In game one the Pittsburgh Penguins looked to have an advantage in odd man rushes. It seemed that they could get a two on one or three on two through the neutral zone as the Caps defense stepped up on them. It led to a slew of chances for the flightless fowl and it resulted in a lot of shots on net for them as they out-shot the Capitals 11 to 8 in the first period and held them with out a shot through the first 9 and a half minutes of the game.
The Caps defense is not about to take a lay back attitude when it comes to the Penguins. With their offensive talent, the Caps would rather step up on them in the neutral zone than allow them to set up a play inside their zone. The Capitals' high risk aggressive play has created prime chances against them.
"They've got some great offensive players out there," Mike Green told Pierre McQuire after the game. "If we sit back and let them do what they can do we will be in trouble. As long as we play aggressive on their top guys we will be fine."
Washington did do a good job of disrupting the play in the neutral zone, but if the defender that stepped up was beaten then the Caps found themselves in a little bit of trouble. Instead of just sitting back and let the Penguins come at them, they want to keep up the effort but play a smarter and simpler game.
"The more simple, the better," Dave Steckel told reporters at Kettler. "When we turn the puck over we are not as successful as a team. They can come the other way and score in a heart beat, so we have to make sure we keep it simple."
The best line in game one was the line of Steckel, Matt Bradley and Brooks Laich. The "Allstate" line (because when you play them, you know you are in good hands) was able to keep the Penguins deep into their zone. Their aggressive forecheck and ability to keep puck low was key for them against the Penguins' top line.
"Anytime you can get it deep and work it down low - even if you don't score - you are tiring them down a little bit," remarked Bradley.

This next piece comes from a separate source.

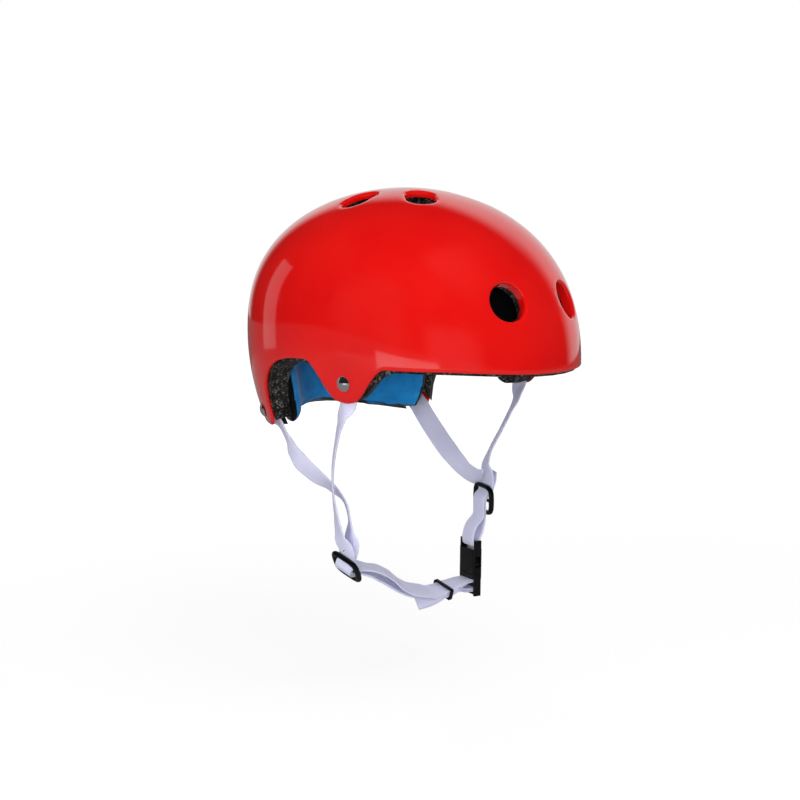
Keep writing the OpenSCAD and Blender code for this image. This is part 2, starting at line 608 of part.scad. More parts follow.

It seems teams that are the higher seeds in their second round series won their first game at home, but lost the second. Every series besides the Washington/Pittsburgh series is tied at one game a piece, with the away team winning game two. The Caps are looking to break that cycle and be the first team to reach two wins in the second round. To do that, they will have to keep at bay a very good team.
"We thought [the Penguins] played really good [in game one]," Bruce Boudreau told reporters at Caps optional practice on Sunday. "This is a team that went to the Stanley Cup Finals and knows what it's all about. They are going to ramp it up a little bit."
The Penguins made it no secret that the Capitals' rookie goaltender was their number one target in game two.
"You have to put pressure on a goalie to see if he's cool or not," said Pens top center Sidney Crosby after practice at Verizon Center. "We did a pretty good job of that and he made some good saves. Early on we had some really good chances, we didn't execute. Whether that was him or us, who knows? I think we felt we could have made it more difficult on him."
Meanwhile Alex Ovechkin conceded that we haven't seen the Caps' best, yet.
"We didn't play our game I think all game," Ovechkin told reporters. "We didn't play well all game. Yeah, we played sometimes good, especially in the first 10 minutes in the second period, but we have to play that same way every game. You can feel good or bad, but you have to say, 'OK, right now it's time to jump.' "
The Caps power play and penalty kill was not an area of concern for them. Special teams have already played an important role in this series. The Penguins can not afford to take penalties and have to stay disciplined against the Capitals potent power play. While the Caps' penalty kill was able to kill all five minor penalties, it would unwise for themselves to take careless penalties against a Penguins team that is just looking to turn its power play around.
Washington has found ways to put some offensive pressure on the Penguins. While they will stay secret about the keys to some of their successes, Bradley offered his technique:
"I got a rule," Bradley said straight faced. "If I ever have a chance to pass it to a Russian I do it, because good things will happen."